Second, we've used the web and the blogosphere to solicit ideas to stretch and refine our thinking about how we can serve our readers, journalism and the civic good. We've been overwhelmed with the wonderful ideas offered our way, including guidance from Dan through his writing and "We the Media."

Third, I've never talked about what we're doing as being unique or innovative or radical. It is simple back-to-basics journalism.

Last, it'll work because we know that our job is to produce news and information that helps people self govern. Doesn't matter if it's on paper or online. Doesn't matter if an employee of the newspaper produces it or a nerd in his pjs does. What matters is if it informs the public and moves the discussion forward.

The One True b!X

Reporting is a process of collaborative examination, and that's something that blogs generally stink at.

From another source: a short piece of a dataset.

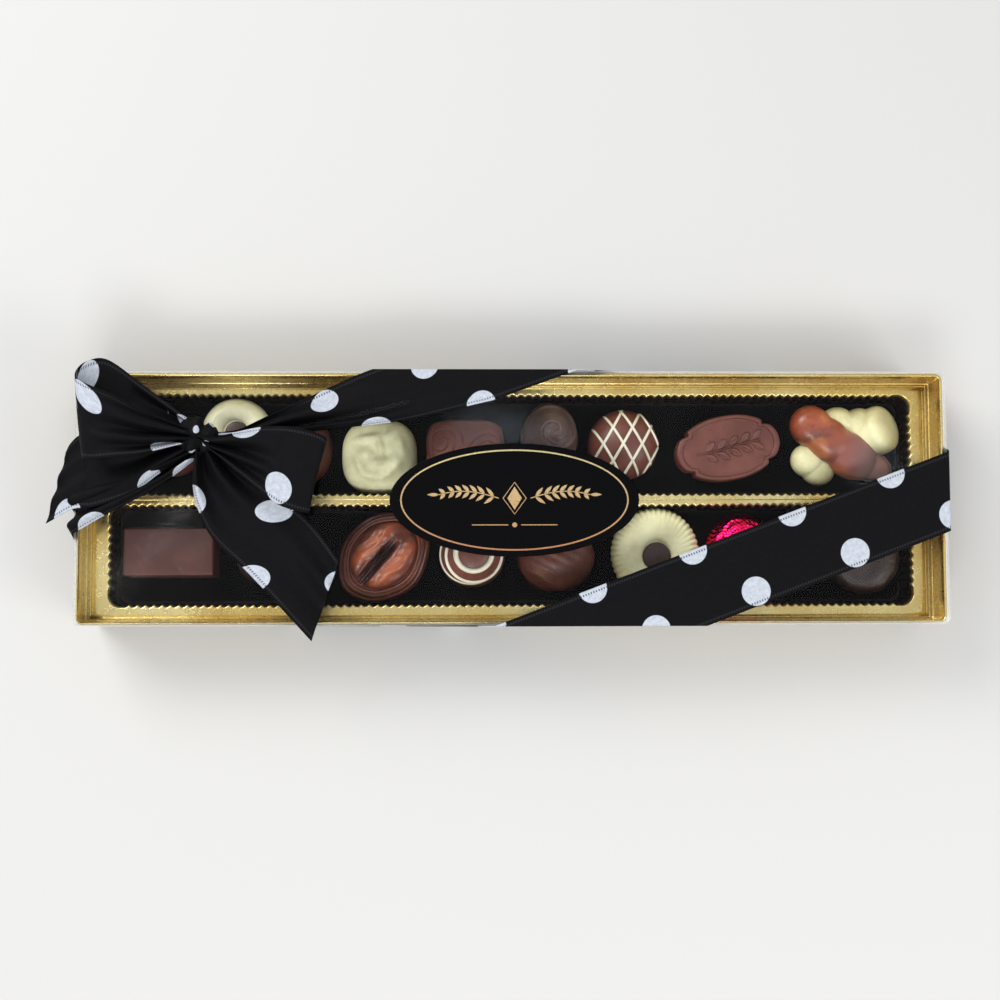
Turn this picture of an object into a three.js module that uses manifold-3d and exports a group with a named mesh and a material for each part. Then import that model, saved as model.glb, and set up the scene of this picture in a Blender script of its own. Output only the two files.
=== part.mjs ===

If you look at any single blog individually, perhaps (although even there it's not as simple as you make it sound, what with instant reader feedback/participation). But especially when you look at the interplay between and amongst blogs, then "collaborative examination" is precisely what segments of the blogosphere are good at.

Paul Jones

Phil Meyer's new book The Vanishing Newspaper: Saving Journalism in the Information Age has a lot to say to bloggers and to journalists and to newspaper owners as well. The social capital of local, regional and even national news producers be they bloggers or TV reporters is a large part of what makes news work. But Phil has more to say than that. [full disclosure: Phil is my collegue at the UNC School of Journalism and Mass Communication just down the road from Greensboro].
I'm thinking of using both Dan's and Phil's books in an upcoming course on blogging and online community.
I'm very interested in seeing how the News and Record fares and plan to keep a close eye on the work there. I already read several reporters' blogs -- Ed Cone for one.
I've seen Landmark papers take the lead in innovative technology use before including the live reporting/blogging of the Malvo Trial in the Virginian-Pilot (or rather on their site).